Ensuite sur les réformes nouvelles, François Hollande a bien compris que chaque nouvelle mesure devait être compensée par une des hausses des recettes ou une baisse des dépenses. Et là bravo, tout est bien chiffré. Le financement des 20mds de dépenses nouvelles est précis et clair (voir ci-dessous) . Et contrairement au chiffrage de Marine Le Pen, où le coût de certaines mesures était sous-estimé, le chiffrage du PS est confirmé par l'Institut de l'Entreprise, un think tank indépendant (voir ici le chiffrage du PS). Par exemple, alors que le PS chiffre la mesure sur la retraite à 60 ans (sous conditions) à 5 mds, l'Institut de l'Entreprise estime cette mesure à 4,5 mds.
Parmi les réformes nouvelles, citons par exemple la retraite à 60 ans pour les personnes ayant cotisés la totalité de leurs annuités, la création de 60.000 postes dans l'Education nationale et la création d'un livret d'épargne industrie dont le produit sera dédié au financement des PME et entreprises innovantes. Ces mesures nouvelles seront financées entre autre par la suppression des exonérations de charges sociales sur les heures supp', la hausse des cotisations vieillesses et la réforme de la fiscalité des entreprises (création de trois taux d'imposition différents sur les sociétés ; 35% sur les grandes, 30% sur les petites et moyennes et 15% sur les très petites).

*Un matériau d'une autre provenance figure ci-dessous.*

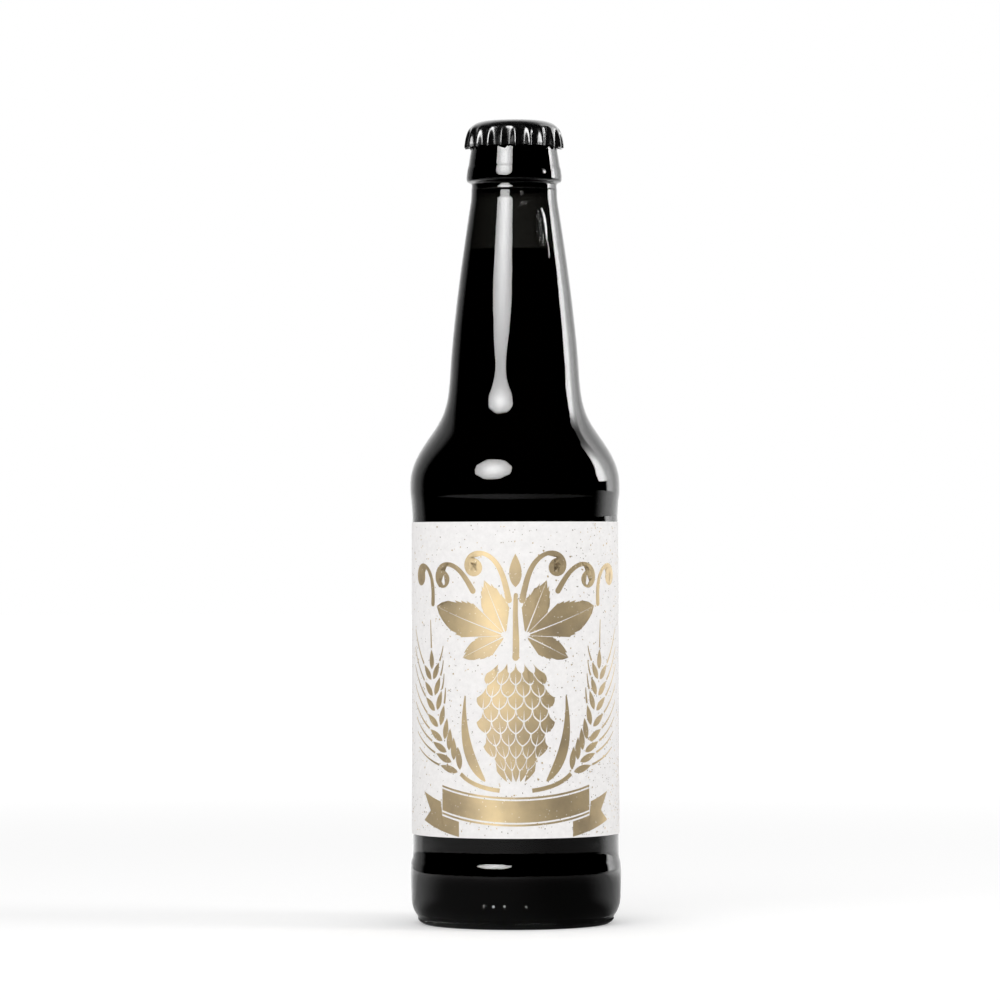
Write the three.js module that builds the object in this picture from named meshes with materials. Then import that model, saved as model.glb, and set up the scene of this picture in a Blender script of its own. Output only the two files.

Conclusion: Si l'on se base sur les hypothèses de croissance du PS, le programme électoral semble bien construit. Bien sur on peut être plutôt pour ou contre les idées, mais au moins c'est assez précis et bien chiffré. Le problème réside pour le Captain' justement au niveau des hypothèses de croissance posées par le PS, qui semble à l'heure actuelle difficilement réalisable. En 2012 et 2013, les prévisions du PS sont bien au dessus du consensus actuel. En ce qui concerne la croissance potentielle de long terme, le PS table sur une croissance de long terme autour de 2,5%, alors que le FMI l'estime autour de 2%. Mais le Captain' espère se tromper ; la farine que François Hollande a reçu au visage hier permettra peut-être de faire grossir le gâteau de la croissance des 0,5 point manquant par an (blague nulle, #LapidezMoi).